COIN vs. Conventional Diplomacy

Via Small Wars Journal, two complementary articles on the increasing encroachment of the military instrument on civil development and humanitarian functions. The first, a CSM op-ed by Catholic Relief Services director Ken Hackett, criticizes the recent use of naval gunboats to bring humanitarian aid to Georgia in the aftermath of the recent conflict with Russia. The second, a National Defense University monograph by Patrick Cronin (.pdf), discusses the ways in which the increasingly political nature of irregular warfare has put pressure on the traditional civilian-military balance of power in conflict zones.

Hackett’s criticism is based on the need for humanitarian organizations to maintain impartiality in order to operate in conflict zones without being targeted by either side. Cronin’s discussion, exemplified by this citation of Bob Gates, illustrates why that is an increasingly anachronistic, if perfectly valid, argument:

[T]he lines separating war, peace, diplomacy, and development have become more blurred, and no longer fit the neat organizational charts of the 20th century.


With the military already on COIN footing, the State Dept. is under increasing pressure to play doctrinal catch-up. The risk is twofold. First, once diplomacy and development have been adapted to the needs of the conflict zone, they will increasingly be deployed to them, to the detriment of other areas in need of our development aid. Second, once development becomes an element of the American war-fighting instrument, it will increasingly be governed by military logic. Here’s Hackett:

. . .When the role of aid is to control or influence foreign governments or other parties in a conflict, the danger is that, instead of taking care of people’s needs, the aid will simply fan the flames of the instability that led to the conflict in the first place. . .

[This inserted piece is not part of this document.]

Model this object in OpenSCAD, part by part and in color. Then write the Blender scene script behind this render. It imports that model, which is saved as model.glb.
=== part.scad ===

The initial setbacks in our counterinsurgency efforts in Iraq have been the cause of a great deal of soul searching among the military community, and rightly so. The result has been the formulation of a broad “whole of government” approach to conflict, exemplified by the particularly effective team of Ambassador Crocker and Gen. Petraeus. But we shouldn’t become intoxicated by our success to the point that we see the world exclusively through the lens of conflict, and conflict exclusively through the lens of counterinsurgency. Success in irregular warfare demands a “whole of government” approach, but the whole of government must not be reduced to the demands of irregular warfare.